The Supreme Court on Friday declined to grant immediate relief to IPS officer Urvashi Sengar’s request to join the ongoing Phase-II training at the Sardar Vallabhbhai Patel National Police Academy in Hyderabad. Despite the court not allowing her to join the programme midstream, the court made significant comments on the Centre's 1993 policy that requires a one-year break in training for pregnant IPS probationers after childbirth.
A Bench of the Supreme Court said that allowing Sengar to join the training at this stage would defeat the purpose of the programme as a large portion of the nine-week course had already been completed.
"We agree with your submission on the merits. But we cannot implement it. Three out of nine weeks are already over. You will not be able to be trained properly. It will be to your detriment," the Bench said during the hearing.
The court ended up dismissing the petition, while asking the CAT (Central Administrative Tribunal) to decide Sengar's original application independently and not be influenced by the Supreme Court's views.
Centre Opposed Midway Entry Into Training
Additional Solicitor General Anil Kaushik, appearing for the Centre, told the court that the Phase-II training, which was started on June 22, had already been completed for three weeks.
He said probationers had already undergone important modules (physical training, field visits and cadre-specific sessions) for officers in the Madhya Pradesh cadre. The National Police Academy also requires trainees to maintain a minimum attendance of 95 percent, so Sengar cannot complete the programme if she had missed a significant portion of it.
When the Bench sought details of the training conducted so far, the Centre maintained that the missed modules were integral to the curriculum and could not be replicated separately for one officer.
Sengar’s lawyer argued that since the missed portion could no longer be recovered, she should be allowed to attend the remaining weeks of the programme at least.
But the court declined to do so, saying that allowing an officer to only undergo part of the mandatory training would be unreasonable. While the court could protect her seniority if required, incomplete training would harm her career development overall, the judges said.
Supreme Court Questions 1993 MHA Policy
Though the court did not grant interim relief, it once more expressed reservations about the 1993 Ministry of Home Affairs Office Memorandum which automatically requires pregnant IPS probationers to discontinue training and resume it only one year after childbirth.
In previous hearings, the Bench questioned why a medically fit officer should be prevented from continuing training solely because of a blanket administrative policy.
The judges observed that maternity provisions are intended to protect women employees, not restrict their opportunities if they are medically capable of performing their duties.
The court also stated that post-childbirth recovery varies from one person to another. Some women may need a longer recovery period, while others may be medically fit to resume professional training within a few months. Therefore, the Bench suggested that such decisions should be based on individual medical assessments rather than a uniform rule applicable to all officers.

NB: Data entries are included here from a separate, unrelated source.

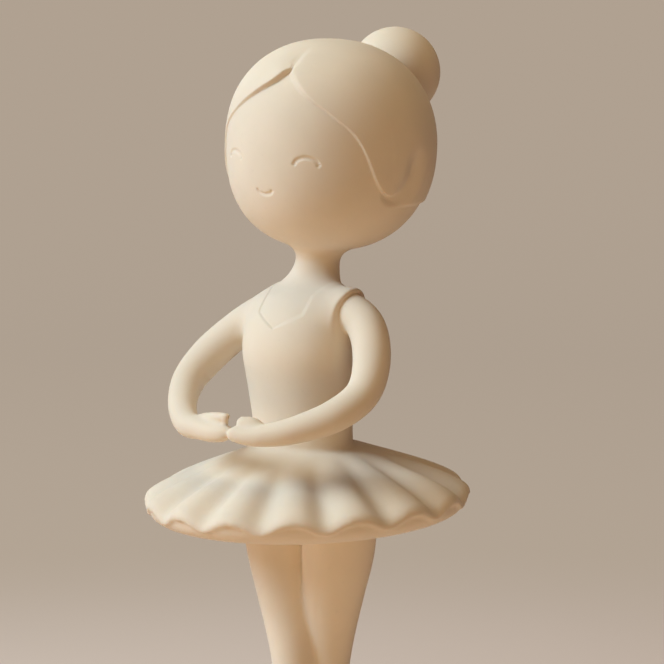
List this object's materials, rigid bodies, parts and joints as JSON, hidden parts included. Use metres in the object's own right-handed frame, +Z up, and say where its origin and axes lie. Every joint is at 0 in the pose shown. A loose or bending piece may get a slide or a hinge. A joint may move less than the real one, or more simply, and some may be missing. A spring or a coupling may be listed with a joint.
{
  "type": "ballerina figurine",
  "caption": "Stylised ballerina statuette with a hair bun, low rounded arms and a fluted tutu, standing on a low round base as a shelf ornament.",
  "frame": {"origin": "centre of the base's flat underside", "axes": "+Z up, the figure faces -Y, its left hand is at +X"},
  "size_m": [0.081, 0.0835, 0.2141],
  "materials": {
    "figure_clay": "matte warm cream cast resin, unpainted",
    "base_clay": "matte warm cream cast resin, unpainted"
  },
  "bodies": {
    "root": {"ballerina": "figure_clay", "base": "base_clay"}
  },
  "joints": []
}
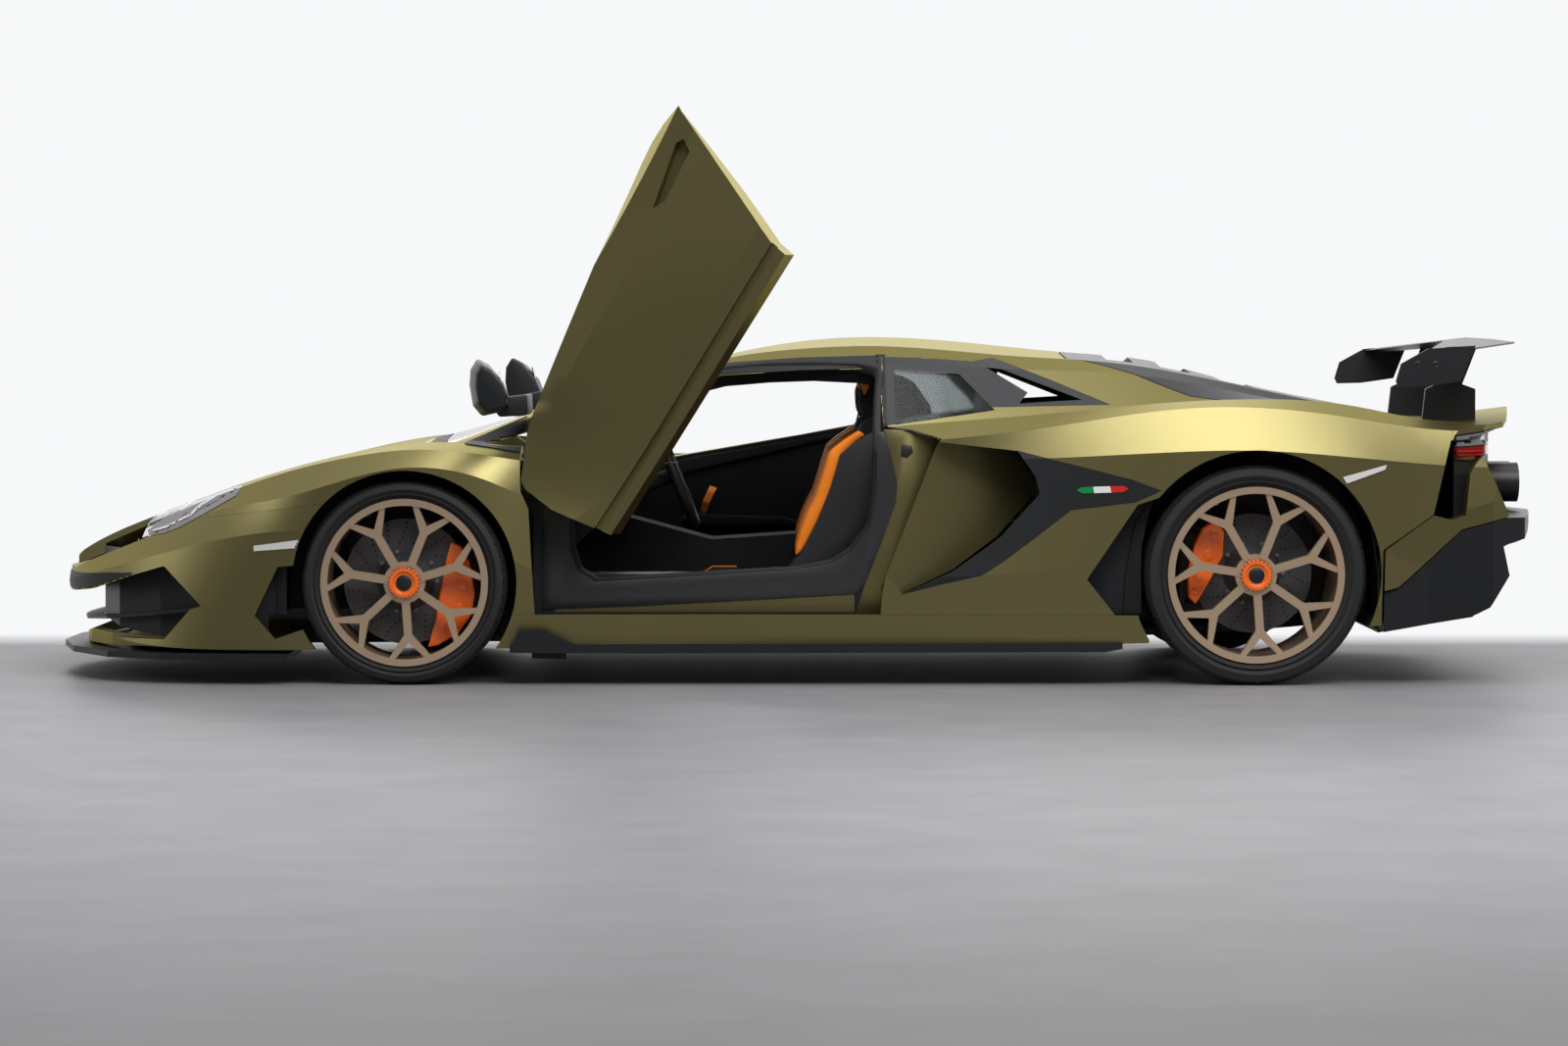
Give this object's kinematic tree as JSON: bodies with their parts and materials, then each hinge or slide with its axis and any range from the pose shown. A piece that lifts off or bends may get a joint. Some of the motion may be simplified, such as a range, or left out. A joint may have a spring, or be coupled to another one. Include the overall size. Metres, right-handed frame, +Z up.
{
  "type": "mid-engined supercar",
  "caption": "Low wedge-shaped mid-engined sports car with scissor doors, the left one raised, a rear wing and forged wheels",
  "frame": {"origin": "On the ground, midway between nose and tail, on the centre plane of the car", "axes": "+X points to the nose, +Y to the car's left side, +Z up"},
  "size_m": [4.9091, 2.2951, 1.8298],
  "materials": {
    "paint": "satin olive green",
    "carbon": "satin black",
    "glass": "tinted",
    "lens": "clear",
    "red_lens": "gloss",
    "tyre": "matte",
    "bronze": "satin bronze",
    "ceramic": "machined",
    "caliper": "gloss orange",
    "alloy": "cast",
    "seat": "satin",
    "trim": "matte",
    "steel": "brushed"
  },
  "bodies": {
    "chassis": {"arch_liners": "carbon", "console": "trim", "dashboard": "trim", "diffuser": "carbon", "engine": "alloy", "exhaust": "steel", "front_arms": "alloy", "front_bumper": "paint", "front_fender_left": "paint", "front_fender_right": "paint", "headlamps": "lens", "intake_trims": "carbon", "jambs": "paint", "mirrors": "carbon", "monocoque": "carbon", "nose_ducts": "carbon", "quarter_glass": "glass", "rear_arms": "alloy", "rear_calipers": "caliper", "rear_corners": "paint", "rear_deck": "paint", "rear_fascia": "carbon", "rear_quarter_left": "paint", "rear_quarter_right": "paint", "rear_uprights": "alloy", "roof": "paint", "screen_frame": "carbon", "seat_left": "seat", "seat_right": "seat", "side_frames": "carbon", "sills": "paint", "skirts": "carbon", "splitter": "carbon", "steering_wheel": "trim", "subframes": "alloy", "tail_lamps": "red_lens", "underfloor": "carbon", "windscreen": "glass", "wing": "carbon"},
    "steer_left": {"knuckle_left": "alloy", "front_caliper_left": "caliper"},
    "steer_right": {"knuckle_right": "alloy", "front_caliper_right": "caliper"},
    "door_left_body": {"door_left": "paint"},
    "door_right_body": {"door_right": "paint"},
    "bonnet_body": {"bonnet": "paint"},
    "cover_body": {"engine_cover": "carbon"},
    "wheel_front_left": {"tyre_front_left": "tyre", "rim_front_left": "bronze", "disc_front_left": "ceramic"},
    "wheel_front_right": {"tyre_front_right": "tyre", "rim_front_right": "bronze", "disc_front_right": "ceramic"},
    "wheel_rear_left": {"tyre_rear_left": "tyre", "rim_rear_left": "bronze", "disc_rear_left": "ceramic"},
    "wheel_rear_right": {"tyre_rear_right": "tyre", "rim_rear_right": "bronze", "disc_rear_right": "ceramic"}
  },
  "joints": [
    {"name": "steering_left", "type": "hinge", "parent": "chassis", "child": "steer_left", "pos_m": [1.262, 0.8, 0.325], "axis": [0, 0, 1], "range_deg": [-28, 28]},
    {"name": "steering_right", "type": "hinge", "parent": "chassis", "child": "steer_right", "pos_m": [1.262, -0.8, 0.325], "axis": [0, 0, 1], "range_deg": [-28, 28]},
    {"name": "wheel_spin_front_left", "type": "hinge", "parent": "steer_left", "child": "wheel_front_left", "pos_m": [1.262, 0.86, 0.325], "axis": [0, 1, 0], "continuous": true},
    {"name": "wheel_spin_front_right", "type": "hinge", "parent": "steer_right", "child": "wheel_front_right", "pos_m": [1.262, -0.86, 0.325], "axis": [0, 1, 0], "continuous": true},
    {"name": "wheel_spin_rear_left", "type": "hinge", "parent": "chassis", "child": "wheel_rear_left", "pos_m": [-1.438, 0.84, 0.35], "axis": [0, 1, 0], "continuous": true},
    {"name": "wheel_spin_rear_right", "type": "hinge", "parent": "chassis", "child": "wheel_rear_right", "pos_m": [-1.438, -0.84, 0.35], "axis": [0, 1, 0], "continuous": true},
    {"name": "door_left_swing", "type": "hinge", "parent": "chassis", "child": "door_left_body", "pos_m": [0.929, 0.8743, 0.574], "axis": [0.0976, 0.9759, -0.1952], "range_deg": [-58.5, 0]},
    {"name": "door_right_swing", "type": "hinge", "parent": "chassis", "child": "door_right_body", "pos_m": [0.929, -0.8743, 0.574], "axis": [-0.0976, 0.9759, 0.1952], "range_deg": [0, 58.5]},
    {"name": "bonnet_lift", "type": "hinge", "parent": "chassis", "child": "bonnet_body", "pos_m": [1.13, 0, 0.7], "axis": [0, -1, 0], "range_deg": [0, 50]},
    {"name": "engine_cover_lift", "type": "hinge", "parent": "chassis", "child": "cover_body", "pos_m": [-1.962, 0, 0.822], "axis": [0, -1, 0], "range_deg": [0, 50]}
  ],
  "couplings": [
    {"joint": "steering_right", "follows": "steering_left", "ratio": 1}
  ]
}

But the Centre also argued that making exceptions could cause other probationers to make similar demands. Sengar’s legal team countered by claiming exemptions had been granted in the past.
Background of the Case
Urvashi Sengar is a direct recruit IPS officer with the Madhya Pradesh cadre in the batch of 2023 and has already given birth to a child. She received permission to attend the mandatory Phase-II training after she was declared medically fit nine months after delivery.
Her request was rejected by the National Police Academy under the 1993 Office Memorandum. She then approached the Central Administrative Tribunal which granted interim relief allowing her to attend the training subject to medical fitness.
However, the Delhi High Court stayed the CAT's order just before the training commenced, forcing Sengar to move the Supreme Court.
In her petition, Sengar has challenged the constitutional validity of the 1993 Office Memorandum, arguing that it imposes a blanket restriction on pregnant women IPS probationers without taking into account individual medical fitness, advances in medical science or the constitutional principles of equality and non-discrimination.
Although she did not have immediate permission to join the ongoing training, the Supreme Court’s recommendations have revived debate over whether the decades-old maternity policy should be updated to meet modern medical standards and women’s evolving role in India’s police services.